The ‘luminous print’

The heart of a luminous photograph is not its particular texture of light and shadow, real or perceived subject, the history of its capture, nor any other nameable ingredients. It’s not about the peculiar chisel and marble you choose to define darkness and fire, emptiness and form. Instead it’s about essence, nothing less than the mystery of why we’re here. Language is inadequate to describe the urgency of a remarkable image. Still, we persevere in seeking a language for light, in striving to find some way of sounding the riddle of a truly profound photograph—what I call a “luminous print.” The visible strength of any image lies in its tonal variance, the arabesque of light and shadow, the subtle dance of revelation and secret. With something as mysterious and elemental as light there are never any clear-cut answers. Sure, a practiced eye may insist on a consummate orchestration of composition, highlight, mid-tone, shadow, dramatic contrast and sharpness. But we’re still dealing with lux eterna, the heart of creation, the cosmic forge, the sun, the godhead or eye of a god, a nameless primordial incandescence so utterly beyond from as to incinerate the hero brave enough to attempt to behold it. All one can apprehend of light are but hints and guesses at eternal origin. Such luminance steals into the very soul of form. It points to the irreducible mystery of beauty and truth, the source of and essential complement to our familiar world of material content. The seemingly sourceless glow of a powerful image can tease the viewer out of thought and into reckoning with the irresistibly magnificent and unseen. It’s not too much, then, to say that a “luminous print” suggests the footprint of essence, the heart of light.

The ‘chisel and marble’

I use Nikon D-200 and Olympus E-10 cameras with a variety of lenses (18-400mm) and a Leica D-LUX 3. My printer is a Hewlett Packard Z3100 large-format (44″) ink-jet printer.

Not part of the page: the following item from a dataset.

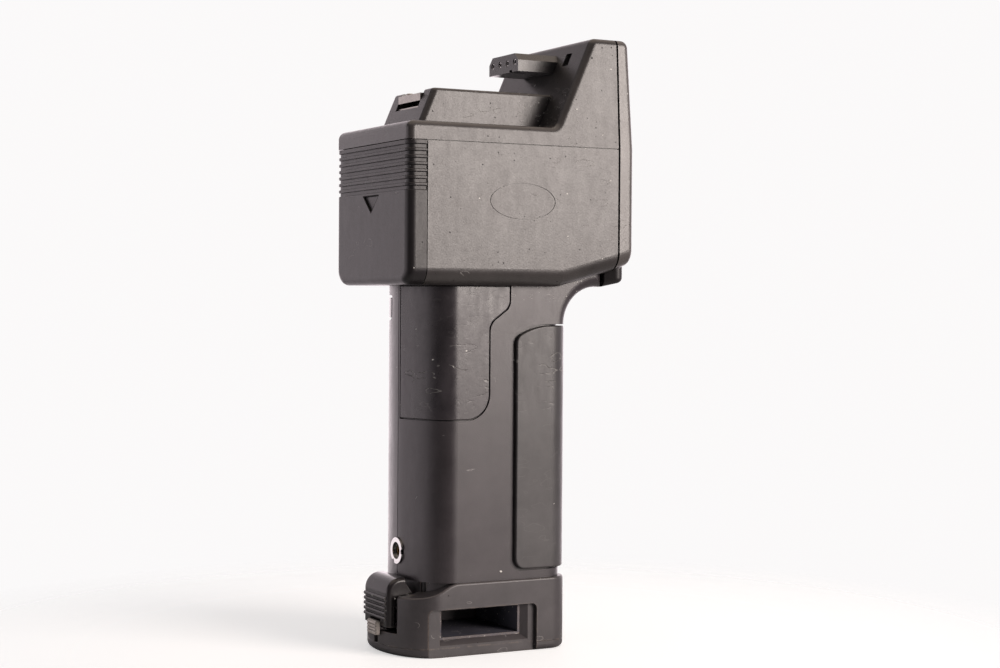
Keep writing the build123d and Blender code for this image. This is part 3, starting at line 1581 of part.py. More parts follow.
with BuildPart() as foot_shell:
    with BuildSketch(Plane.XY.offset(sole_thickness)):
        add(foot_plan())
    extrude(amount=slot_floor - sole_thickness)
    # Slot for the lever, open to the rear and the top, between two rounded posts
    with BuildSketch(Plane.XY.offset(slot_floor)) as upper_plan:
        add(foot_plan())
        with Locations((foot_rear - 1, 0)):
            Rectangle(
                slot_front - foot_rear + 1,
                lever_slot_width,
                align=(Align.MIN, Align.CENTER),
                mode=Mode.SUBTRACT,
            )
        fillet(upper_plan.vertices().group_by(Axis.X)[0], post_round)
    extrude(amount=foot_height - slot_floor)
    # Shoulder that sweeps down round the rear of the grip, with a soft rim
    with BuildSketch(Plane.XZ):
        with BuildLine():
            Spline(sweep_low, sweep_middle, sweep_high, tangents=((1, 0), (1, 0)))
            Polyline(
                sweep_high,
                (sweep_high[0], foot_height + 1),
                (foot_rear - 1, foot_height + 1),
                (foot_rear - 1, shoulder),
                sweep_low,
            )
        make_face()
    extrude(amount=half_foot + 1, both=True, mode=Mode.SUBTRACT)
    top_rim = foot_shell.edges().filter_by(on_foot_rim)
    fillet(top_rim, foot_rim)
    # Plinth under the grip
    with BuildSketch(Plane.XY.offset(shoulder - 1)):
        add(grip_plan(plinth_inset))
        with Locations((foot_rear - 1, 0)):
            Rectangle(
                slot_front - foot_rear + 1,
                lever_slot_width,
                align=(Align.MIN, Align.CENTER),
                mode=Mode.SUBTRACT,
            )
    extrude(amount=foot_height - shoulder + 1)
    # Passage for the bolt
    with BuildSketch(Plane.XY.offset(bolt_low - 2.6)):
        with Locations((slot_front - 1, 0)):
            Rectangle(socket_rear + 1 - slot_front + 1, 2 * bolt_half + 1.6, align=(Align.MIN, Align.CENTER))
    extrude(amount=bolt_high + 1 - bolt_low + 2.6, mode=Mode.SUBTRACT)
    # Bracket socket, its pocket round the mouth and the bevelled lip inside that
    with BuildSketch(Plane.XZ.offset(half_foot + 1)):
        with Locations((socket_rear, socket_floor)):
            Rectangle(socket_length, socket_height, align=(Align.MIN, Align.MIN))
    extrude(amount=-socket_reach - 1, mode=Mode.SUBTRACT)
    with BuildSketch(Plane.XZ.offset(half_foot - pocket_depth)):
        with Locations((pocket_rear, -pocket_corner)):
            RectangleRounded(
                pocket_length, pocket_height + pocket_corner, pocket_corner, align=(Align.MIN, Align.MIN)
            )
    extrude(amount=pocket_depth + 1, mode=Mode.SUBTRACT)
    mouth = half_foot - pocket_depth
    with BuildSketch(Plane.XZ.offset(mouth)):
        with Locations((socket_rear - lip_side, socket_floor - lip_base)):
            Rectangle(
                socket_length + lip_side + lip_front, socket_height + lip_base, align=(Align.MIN, Align.MIN)
            )
    with BuildSketch(Plane.XZ.offset(mouth - lip_depth)):
        with Locations((socket_rear, socket_floor)):
            Rectangle(socket_length, socket_height, align=(Align.MIN, Align.MIN))
    loft(mode=Mode.SUBTRACT)
    # Hole for the lever pin
    with BuildSketch(Plane.XZ):
        with Locations((pivot_x, lever_pivot_height)):
            Circle(lever_pin_radius)
    extrude(amount=lever_slot_width / 2 + 4, both=True, mode=Mode.SUBTRACT)
    # Slot in the rear wall for the stem of the lock
    with BuildSketch(Plane.YZ.offset(foot_rear - 1)):
        with Locations((0, sole_thickness)):
            Rectangle(stem_slot_width, slot_floor + 1 - sole_thickness, align=(Align.CENTER, Align.MIN))
    extrude(amount=stem_slot_depth, mode=Mode.SUBTRACT)
    with BuildSketch(Plane.YZ.offset(foot_rear + keeper_wall)):
        with Locations((0, sole_thickness)):
            Rectangle(keeper_slot_width, slot_floor + 1 - sole_thickness, align=(Align.CENTER, Align.MIN))
    extrude(amount=slot_front - foot_rear - keeper_wall, mode=Mode.SUBTRACT)
    # Screw holes
    with BuildSketch(Plane.XY):
        with Locations(*foot_screw_places):
            Circle(foot_screw_radius + running_fit)
    extrude(amount=foot_height + 1, mode=Mode.SUBTRACT)
foot_shell.part.label = "foot_shell"
export_step(foot_shell.part, "parts/foot_shell.step")

with BuildPart() as sole_plate:
    with BuildSketch():
        add(foot_plan())
    extrude(amount=sole_thickness)
    fillet(sole_plate.faces().sort_by(Axis.Z)[0].outer_wire().edges(), sole_round)
    chamfer(sole_plate.faces().sort_by(Axis.Z)[-1].outer_wire().edges(), sole_seam)
    with BuildSketch(Plane.XZ.offset(half_foot - pocket_depth)):
        with Locations((pocket_rear, 0)):
            Rectangle(pocket_length, pocket_height, align=(Align.MIN, Align.MIN))
    extrude(amount=pocket_depth + 1, mode=Mode.SUBTRACT)
    with BuildSketch(Plane.XY):
        with Locations(*foot_screw_places):
            Circle(foot_screw_radius + running_fit)
    extrude(amount=sole_thickness, mode=Mode.SUBTRACT)
    with BuildSketch(Plane.XY):
        with Locations(*foot_screw_places):
            Circle(foot_screw_head + running_fit)
    extrude(amount=foot_screw_sink, mode=Mode.SUBTRACT)
sole_plate.part.label = "sole_plate"
export_step(sole_plate.part, "parts/sole_plate.step")

foot_screws = screws(
    [(along, across, foot_screw_sink) for along, across in foot_screw_places],
    (0, 0, 1),
    foot_screw_radius,
    foot_height - foot_screw_sink + 9,
    foot_screw_head,
    1.6,
)
foot_screws.label = "foot_screws"
export_step(foot_screws, "parts/foot_screws.step")

# Steel sleeve that lines the bracket socket, with a window for the bolt
with BuildPart() as bracket_sleeve:
    with BuildSketch(Plane.XZ.offset(half_foot - pocket_depth - lip_depth)):
        with Locations((socket_rear, socket_floor)):
            Rectangle(socket_length, socket_height, align=(Align.MIN, Align.MIN))
        with Locations((socket_rear + sleeve_wall, socket_floor + sleeve_wall)):
            Rectangle(
                socket_length - 2 * sleeve_wall,
                socket_height - 2 * sleeve_wall,
                align=(Align.MIN, Align.MIN),
                mode=Mode.SUBTRACT,
            )
    extrude(amount=-(socket_reach - pocket_depth - lip_depth))
    with BuildSketch(Plane.YZ.offset(socket_rear - 1)):
        with Locations((0, (bolt_low + bolt_high) / 2 - 0.6)):
            Rectangle(2 * bolt_half + 1.6, bolt_high - bolt_low + 4.0)
    extrude(amount=sleeve_wall + 2, mode=Mode.SUBTRACT)
bracket_sleeve.part.label = "bracket_sleeve"
export_step(bracket_sleeve.part, "parts/bracket_sleeve.step")

# ---------------------------------------------------------------------------------------------
# Release lever: a hooded plate on a cross pin, whose bolt reaches into the bracket socket.
# ---------------------------------------------------------------------------------------------
lever_face = foot_rear - 0.3
lever_back = lever_face + lever_thickness
hood_top = foot_height + 1.2
hood_end = grip_rear - 1.6

with BuildPart() as release_lever:
    with BuildSketch(Plane.XZ):
        with BuildLine():
            Polyline(
                (lever_face, lever_bottom),
                (lever_face, hood_top),
                (hood_end, hood_top),
                (hood_end, hood_top - 1.8),
                (pivot_x + 1.2, lever_pivot_height + 2.0),
                (pivot_x + 2.2, lever_pivot_height),
                (pivot_x + 1.2, lever_pivot_height - 2.0),
                (lever_back, lever_pivot_height - 3.4),
                (lever_back, lever_bottom),
                close=True,
            )
        lever_side = make_face()
        fillet(lever_side.vertices().group_by(Axis.Y)[-1].sort_by(Axis.X)[0], hood_round)
    extrude(amount=lever_width / 2, both=True)
    hood_rims = release_lever.edges().filter_by(
        lambda edge: abs(abs(edge.center().Y) - lever_width / 2) < 0.01
        and (edge.center().X < lever_face + 2.4 or edge.center().Z > hood_top - 0.1)
        and edge.center().Z > lever_bottom + 1
    )
    fillet(hood_rims, lever_edge_round)
    with BuildSketch(Plane.XZ):
        with Locations((pivot_x, lever_pivot_height)):
            Circle(lever_pin_radius + running_fit)
    extrude(amount=lever_width, both=True, mode=Mode.SUBTRACT)
    # Room in the middle for the spring on the pin
    with BuildSketch(Plane.XZ):
        with Locations((pivot_x, lever_pivot_height)):
            Circle(2.6)
    extrude(amount=3.4, both=True, mode=Mode.SUBTRACT)
    # Notch round the lock, and the bolt
    with BuildSketch(Plane.YZ.offset(lever_face - 1)):
        with Locations((0, lever_bottom - 1)):
            Rectangle(
                lock_width + 2 * lock_gap, 1 + lock_height - 3.1, align=(Align.CENTER, Align.MIN)
            )
    extrude(amount=1 + lever_thickness, mode=Mode.SUBTRACT)
    with BuildSketch(Plane.YZ.offset(lever_back - 0.4)):
        with Locations((0, bolt_low)):
            Rectangle(2 * bolt_half, bolt_high - bolt_low, align=(Align.CENTER, Align.MIN))
    extrude(amount=socket_rear + sleeve_wall + bolt_reach - lever_back + 0.4)
    # Finger ribs
    for rib in range(lever_ribs):
        with BuildSketch(Plane.XZ):
            with Locations((lever_face, lever_bottom + lever_rib_base + rib * lever_rib_pitch)):
                Circle(lever_rib_radius)
        extrude(amount=lever_width / 2 - 1.2, both=True)
release_lever.part.label = "release_lever"
export_step(release_lever.part, "parts/release_lever.step")

with BuildPart() as lever_pin:
    with BuildSketch(Plane.XZ):
        with Locations((pivot_x, lever_pivot_height)):
            Circle(lever_pin_radius)
    extrude(amount=lever_slot_width / 2 + 3.8, both=True)
lever_pin.part.label = "lever_pin"
export_step(lever_pin.part, "parts/lever_pin.step")

with BuildPart() as lever_spring:
    with BuildLine():
        coil = Helix(
            pitch=lever_coil_pitch,
            height=lever_coil_length,
            radius=lever_coil_radius,
            center=(pivot_x, -lever_coil_length / 2, lever_pivot_height),
            direction=(0, 1, 0),
        )
    with BuildSketch(Plane(coil @ 0, z_dir=coil % 0)):
        Circle(lever_wire_radius)
    sweep(is_frenet=True)
lever_spring.part.label = "lever_spring"
export_step(lever_spring.part, "parts/lever_spring.step")

# Lock: a ribbed thumb piece on a stem that runs in the rear wall, kept by a plate inside
lock_base = lever_bottom - 3.5
lock_back = foot_rear - slide_gap
lock_face = lock_back - 1.3
stem_low = sole_thickness + lock_travel + slide_gap

with BuildPart() as lock_slider:
    with BuildSketch(Plane.YZ.offset(lock_face)):
        with Locations((0, lock_base)):
            RectangleRounded(lock_width, lock_height - 0.4, 0.8, align=(Align.CENTER, Align.MIN))
    extrude(amount=lock_back - lock_face)
    for rib in range(4):
        with BuildSketch(Plane.XZ):
            with Locations((lock_face, lock_base + 0.8 + rib * 1.15)):
                Circle(0.4)
        extrude(amount=lock_width / 2 - 0.4, both=True)
    with BuildSketch(Plane.YZ.offset(lock_back)):
        with Locations((0, stem_low)):
            Rectangle(lock_stem_width, lock_stem_height, align=(Align.CENTER, Align.MIN))
    extrude(amount=keeper_wall + 2 * slide_gap)
lock_slider.part.label = "lock_slider"
export_step(lock_slider.part, "parts/lock_slider.step")

with BuildPart() as lock_keeper:
    with BuildSketch(Plane.YZ.offset(lock_back + keeper_wall + 2 * slide_gap)):
        with Locations((0, stem_low - 0.2)):
            Rectangle(keeper_width, keeper_height, align=(Align.CENTER, Align.MIN))
    extrude(amount=keeper_thickness)
lock_keeper.part.label = "lock_keeper"
export_step(lock_keeper.part, "parts/lock_keeper.step")
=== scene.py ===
import math

import bpy
from mathutils import Matrix, Vector


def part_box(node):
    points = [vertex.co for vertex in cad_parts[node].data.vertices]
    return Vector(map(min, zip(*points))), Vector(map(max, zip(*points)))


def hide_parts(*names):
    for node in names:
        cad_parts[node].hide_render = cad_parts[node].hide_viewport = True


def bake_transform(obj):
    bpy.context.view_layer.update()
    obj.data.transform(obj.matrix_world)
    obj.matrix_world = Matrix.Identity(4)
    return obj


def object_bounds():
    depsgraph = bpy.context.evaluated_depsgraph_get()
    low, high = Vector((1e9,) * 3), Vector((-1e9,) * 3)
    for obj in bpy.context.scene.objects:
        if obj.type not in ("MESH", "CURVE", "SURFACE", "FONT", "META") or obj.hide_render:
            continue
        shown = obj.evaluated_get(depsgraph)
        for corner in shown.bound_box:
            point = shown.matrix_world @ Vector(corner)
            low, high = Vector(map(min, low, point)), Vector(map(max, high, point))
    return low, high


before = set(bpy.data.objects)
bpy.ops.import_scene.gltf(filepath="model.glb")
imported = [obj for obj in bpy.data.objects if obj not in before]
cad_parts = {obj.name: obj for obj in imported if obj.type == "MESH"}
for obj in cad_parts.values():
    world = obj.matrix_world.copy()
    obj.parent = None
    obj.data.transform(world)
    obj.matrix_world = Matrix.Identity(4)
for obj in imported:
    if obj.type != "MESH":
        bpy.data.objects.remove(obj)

cad_low, cad_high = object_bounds()
millimetre = 0.001


# ---------------------------------------------------------------------------------------------
# Grip shells: the near and far halves of the hand grip, injection-moulded in black ABS with a
# fine satin texture that handling has polished. Four long screws draw them together.
# ---------------------------------------------------------------------------------------------
def new_material(name):
    """A material with its shader, and the object's own coordinates to lay patterns on."""
    material = bpy.data.materials.new(name)
    material.use_nodes = True
    tree = material.node_tree
    shader = tree.nodes["Principled BSDF"]
    place = tree.nodes.new("ShaderNodeTexCoord").outputs["Object"]
    return material, tree, shader, place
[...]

The prints are on Hahnemühle 100% cotton-rag gallery grade papers. (Hahnemühle has been producing high quality paper since 1584. HP claims that photographs printed with the Z3100’s twelve Vivera pigment inks on this paper possess an archival life of “more than 200 years” (based on light fade testing under glass and thermal degradation tests by Wilhelm Imaging Research).

Prints are from RAW image files post-processed in Photoshop CS3 into print-ready, ICC-profiled TIF files.